• Provided records:
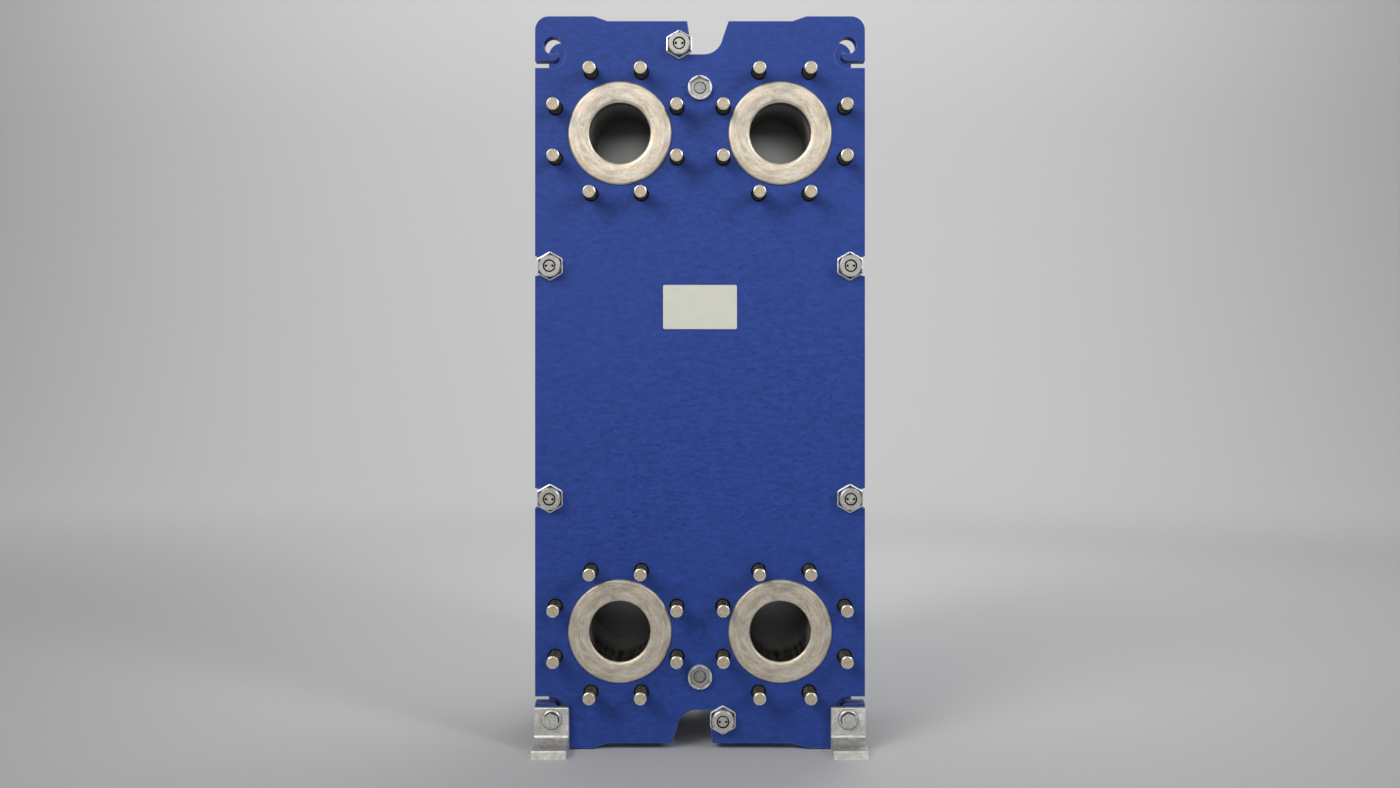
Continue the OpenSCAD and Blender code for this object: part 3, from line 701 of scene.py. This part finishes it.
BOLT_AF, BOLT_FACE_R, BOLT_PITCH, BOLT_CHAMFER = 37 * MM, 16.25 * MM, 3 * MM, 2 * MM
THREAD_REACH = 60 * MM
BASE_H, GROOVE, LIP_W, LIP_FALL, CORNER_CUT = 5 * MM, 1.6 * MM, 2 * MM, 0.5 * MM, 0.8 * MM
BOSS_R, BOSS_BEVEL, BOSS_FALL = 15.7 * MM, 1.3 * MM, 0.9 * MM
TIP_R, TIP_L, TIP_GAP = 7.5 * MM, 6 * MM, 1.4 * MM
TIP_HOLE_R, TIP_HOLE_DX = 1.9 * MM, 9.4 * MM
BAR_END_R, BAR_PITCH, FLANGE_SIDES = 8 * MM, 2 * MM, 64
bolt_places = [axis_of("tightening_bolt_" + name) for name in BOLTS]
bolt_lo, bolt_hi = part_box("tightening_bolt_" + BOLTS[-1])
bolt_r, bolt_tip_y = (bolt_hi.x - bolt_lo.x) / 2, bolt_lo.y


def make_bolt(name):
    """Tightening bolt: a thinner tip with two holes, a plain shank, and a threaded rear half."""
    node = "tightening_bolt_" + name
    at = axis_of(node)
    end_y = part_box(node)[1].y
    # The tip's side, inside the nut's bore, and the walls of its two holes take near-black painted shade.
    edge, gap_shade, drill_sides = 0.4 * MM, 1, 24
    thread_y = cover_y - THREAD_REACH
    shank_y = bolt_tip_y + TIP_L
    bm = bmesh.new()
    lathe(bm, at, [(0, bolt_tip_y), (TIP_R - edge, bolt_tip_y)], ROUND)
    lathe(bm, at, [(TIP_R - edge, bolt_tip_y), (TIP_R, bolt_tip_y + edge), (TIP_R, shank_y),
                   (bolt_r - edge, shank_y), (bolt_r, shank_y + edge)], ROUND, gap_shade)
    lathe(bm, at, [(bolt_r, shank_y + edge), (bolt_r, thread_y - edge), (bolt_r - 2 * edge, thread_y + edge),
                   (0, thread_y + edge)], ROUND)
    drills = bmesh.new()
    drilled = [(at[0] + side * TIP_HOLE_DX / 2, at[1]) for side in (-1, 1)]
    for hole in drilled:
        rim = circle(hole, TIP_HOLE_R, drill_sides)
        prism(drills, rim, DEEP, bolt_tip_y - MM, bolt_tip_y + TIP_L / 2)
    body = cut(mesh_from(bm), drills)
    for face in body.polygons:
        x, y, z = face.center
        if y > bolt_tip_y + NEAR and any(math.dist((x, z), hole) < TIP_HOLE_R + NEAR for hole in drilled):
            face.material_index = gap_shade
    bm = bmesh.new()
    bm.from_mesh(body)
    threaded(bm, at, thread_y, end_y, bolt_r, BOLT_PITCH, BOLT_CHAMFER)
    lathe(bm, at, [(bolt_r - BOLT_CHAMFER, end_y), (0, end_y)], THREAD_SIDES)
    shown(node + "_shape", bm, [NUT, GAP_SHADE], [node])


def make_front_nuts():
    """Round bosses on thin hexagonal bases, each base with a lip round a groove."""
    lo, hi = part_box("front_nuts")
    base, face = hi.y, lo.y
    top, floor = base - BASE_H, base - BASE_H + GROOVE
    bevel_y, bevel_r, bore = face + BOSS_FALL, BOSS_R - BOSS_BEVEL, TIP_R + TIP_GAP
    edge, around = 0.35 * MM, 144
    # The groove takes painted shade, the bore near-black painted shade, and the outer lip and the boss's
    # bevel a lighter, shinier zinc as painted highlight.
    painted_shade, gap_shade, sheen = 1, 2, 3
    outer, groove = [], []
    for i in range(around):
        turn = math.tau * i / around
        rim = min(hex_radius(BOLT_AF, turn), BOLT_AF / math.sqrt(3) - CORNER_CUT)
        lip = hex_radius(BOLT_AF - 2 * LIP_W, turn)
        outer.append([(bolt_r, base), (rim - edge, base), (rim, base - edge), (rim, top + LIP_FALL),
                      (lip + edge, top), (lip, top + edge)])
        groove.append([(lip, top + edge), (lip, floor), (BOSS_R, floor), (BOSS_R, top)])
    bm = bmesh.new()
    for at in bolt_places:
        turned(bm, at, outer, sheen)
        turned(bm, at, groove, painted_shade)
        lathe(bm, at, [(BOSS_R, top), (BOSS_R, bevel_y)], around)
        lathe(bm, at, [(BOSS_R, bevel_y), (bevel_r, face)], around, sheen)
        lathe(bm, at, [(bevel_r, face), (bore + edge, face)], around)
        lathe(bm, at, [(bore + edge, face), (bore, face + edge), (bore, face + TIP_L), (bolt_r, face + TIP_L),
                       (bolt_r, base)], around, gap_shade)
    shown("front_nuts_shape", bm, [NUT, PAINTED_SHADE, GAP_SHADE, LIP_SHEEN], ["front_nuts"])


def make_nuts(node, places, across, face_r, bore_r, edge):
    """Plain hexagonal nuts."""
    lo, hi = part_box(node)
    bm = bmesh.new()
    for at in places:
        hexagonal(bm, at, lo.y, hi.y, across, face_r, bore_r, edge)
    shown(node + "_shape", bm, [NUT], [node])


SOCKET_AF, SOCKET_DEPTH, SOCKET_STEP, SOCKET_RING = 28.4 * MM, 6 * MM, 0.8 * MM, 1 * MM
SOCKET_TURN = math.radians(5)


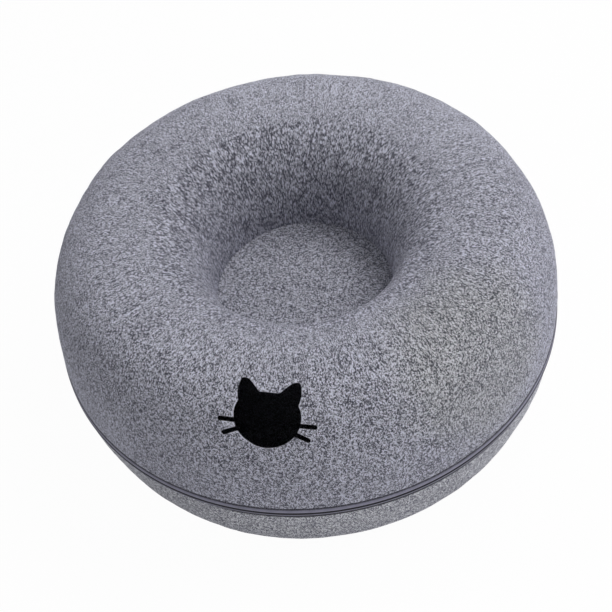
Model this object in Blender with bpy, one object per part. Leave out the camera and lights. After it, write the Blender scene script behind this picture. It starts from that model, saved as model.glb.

• The problem:
Restate the whole listing exactly.

• The output:
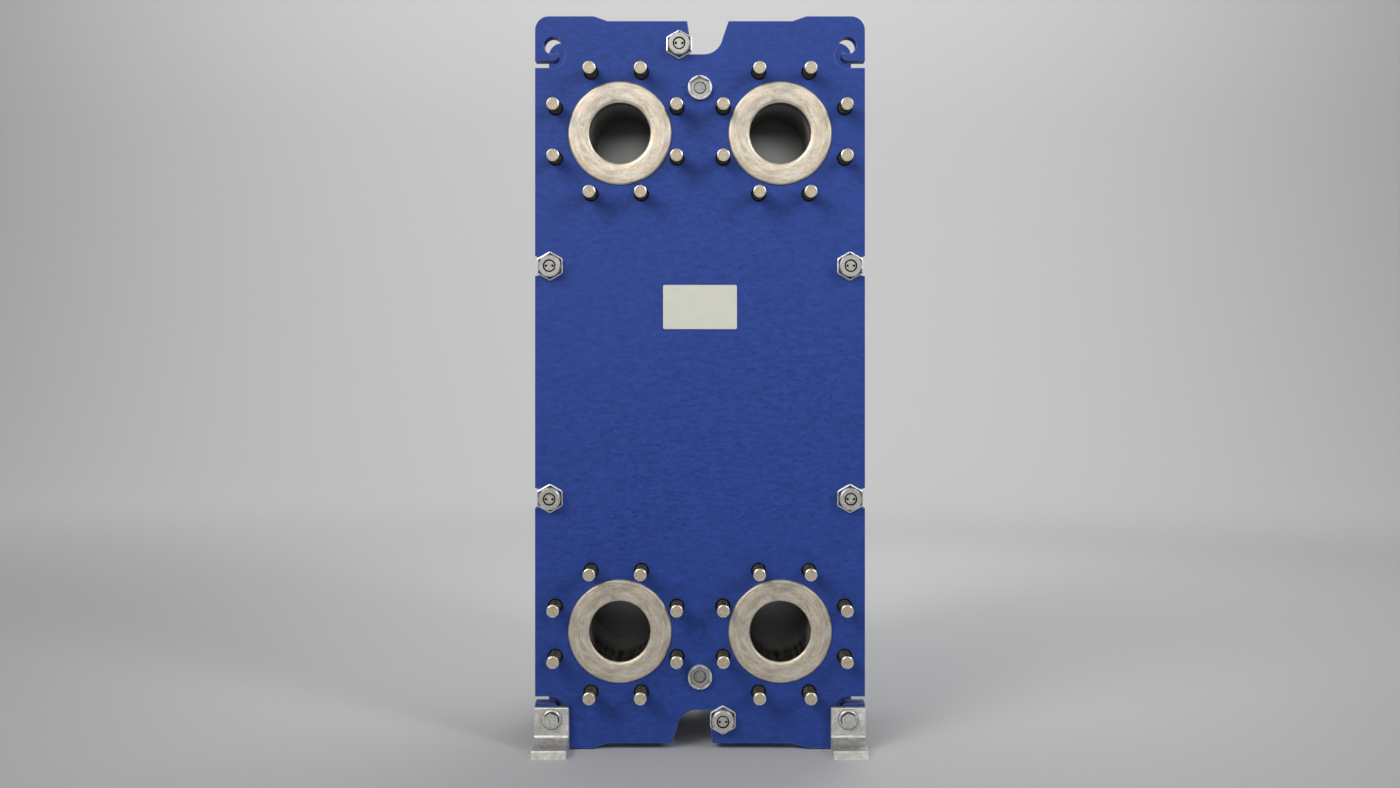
Continue the OpenSCAD and Blender code for this object: part 3, from line 701 of scene.py. This part finishes it.
BOLT_AF, BOLT_FACE_R, BOLT_PITCH, BOLT_CHAMFER = 37 * MM, 16.25 * MM, 3 * MM, 2 * MM
THREAD_REACH = 60 * MM
BASE_H, GROOVE, LIP_W, LIP_FALL, CORNER_CUT = 5 * MM, 1.6 * MM, 2 * MM, 0.5 * MM, 0.8 * MM
BOSS_R, BOSS_BEVEL, BOSS_FALL = 15.7 * MM, 1.3 * MM, 0.9 * MM
TIP_R, TIP_L, TIP_GAP = 7.5 * MM, 6 * MM, 1.4 * MM
TIP_HOLE_R, TIP_HOLE_DX = 1.9 * MM, 9.4 * MM
BAR_END_R, BAR_PITCH, FLANGE_SIDES = 8 * MM, 2 * MM, 64
bolt_places = [axis_of("tightening_bolt_" + name) for name in BOLTS]
bolt_lo, bolt_hi = part_box("tightening_bolt_" + BOLTS[-1])
bolt_r, bolt_tip_y = (bolt_hi.x - bolt_lo.x) / 2, bolt_lo.y


def make_bolt(name):
    """Tightening bolt: a thinner tip with two holes, a plain shank, and a threaded rear half."""
    node = "tightening_bolt_" + name
    at = axis_of(node)
    end_y = part_box(node)[1].y
    # The tip's side, inside the nut's bore, and the walls of its two holes take near-black painted shade.
    edge, gap_shade, drill_sides = 0.4 * MM, 1, 24
    thread_y = cover_y - THREAD_REACH
    shank_y = bolt_tip_y + TIP_L
    bm = bmesh.new()
    lathe(bm, at, [(0, bolt_tip_y), (TIP_R - edge, bolt_tip_y)], ROUND)
    lathe(bm, at, [(TIP_R - edge, bolt_tip_y), (TIP_R, bolt_tip_y + edge), (TIP_R, shank_y),
                   (bolt_r - edge, shank_y), (bolt_r, shank_y + edge)], ROUND, gap_shade)
    lathe(bm, at, [(bolt_r, shank_y + edge), (bolt_r, thread_y - edge), (bolt_r - 2 * edge, thread_y + edge),
                   (0, thread_y + edge)], ROUND)
    drills = bmesh.new()
    drilled = [(at[0] + side * TIP_HOLE_DX / 2, at[1]) for side in (-1, 1)]
    for hole in drilled:
        rim = circle(hole, TIP_HOLE_R, drill_sides)
        prism(drills, rim, DEEP, bolt_tip_y - MM, bolt_tip_y + TIP_L / 2)
    body = cut(mesh_from(bm), drills)
    for face in body.polygons:
        x, y, z = face.center
        if y > bolt_tip_y + NEAR and any(math.dist((x, z), hole) < TIP_HOLE_R + NEAR for hole in drilled):
            face.material_index = gap_shade
    bm = bmesh.new()
    bm.from_mesh(body)
    threaded(bm, at, thread_y, end_y, bolt_r, BOLT_PITCH, BOLT_CHAMFER)
    lathe(bm, at, [(bolt_r - BOLT_CHAMFER, end_y), (0, end_y)], THREAD_SIDES)
    shown(node + "_shape", bm, [NUT, GAP_SHADE], [node])


def make_front_nuts():
    """Round bosses on thin hexagonal bases, each base with a lip round a groove."""
    lo, hi = part_box("front_nuts")
    base, face = hi.y, lo.y
    top, floor = base - BASE_H, base - BASE_H + GROOVE
    bevel_y, bevel_r, bore = face + BOSS_FALL, BOSS_R - BOSS_BEVEL, TIP_R + TIP_GAP
    edge, around = 0.35 * MM, 144
    # The groove takes painted shade, the bore near-black painted shade, and the outer lip and the boss's
    # bevel a lighter, shinier zinc as painted highlight.
    painted_shade, gap_shade, sheen = 1, 2, 3
    outer, groove = [], []
    for i in range(around):
        turn = math.tau * i / around
        rim = min(hex_radius(BOLT_AF, turn), BOLT_AF / math.sqrt(3) - CORNER_CUT)
        lip = hex_radius(BOLT_AF - 2 * LIP_W, turn)
        outer.append([(bolt_r, base), (rim - edge, base), (rim, base - edge), (rim, top + LIP_FALL),
                      (lip + edge, top), (lip, top + edge)])
        groove.append([(lip, top + edge), (lip, floor), (BOSS_R, floor), (BOSS_R, top)])
    bm = bmesh.new()
    for at in bolt_places:
        turned(bm, at, outer, sheen)
        turned(bm, at, groove, painted_shade)
        lathe(bm, at, [(BOSS_R, top), (BOSS_R, bevel_y)], around)
        lathe(bm, at, [(BOSS_R, bevel_y), (bevel_r, face)], around, sheen)
        lathe(bm, at, [(bevel_r, face), (bore + edge, face)], around)
        lathe(bm, at, [(bore + edge, face), (bore, face + edge), (bore, face + TIP_L), (bolt_r, face + TIP_L),
                       (bolt_r, base)], around, gap_shade)
    shown("front_nuts_shape", bm, [NUT, PAINTED_SHADE, GAP_SHADE, LIP_SHEEN], ["front_nuts"])


def make_nuts(node, places, across, face_r, bore_r, edge):
    """Plain hexagonal nuts."""
    lo, hi = part_box(node)
    bm = bmesh.new()
    for at in places:
        hexagonal(bm, at, lo.y, hi.y, across, face_r, bore_r, edge)
    shown(node + "_shape", bm, [NUT], [node])


SOCKET_AF, SOCKET_DEPTH, SOCKET_STEP, SOCKET_RING = 28.4 * MM, 6 * MM, 0.8 * MM, 1 * MM
SOCKET_TURN = math.radians(5)


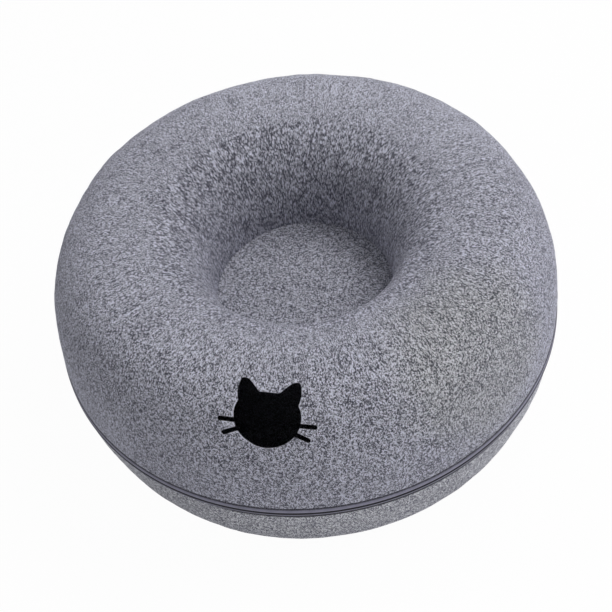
Model this object in Blender with bpy, one object per part. Leave out the camera and lights. After it, write the Blender scene script behind this picture. It starts from that model, saved as model.glb.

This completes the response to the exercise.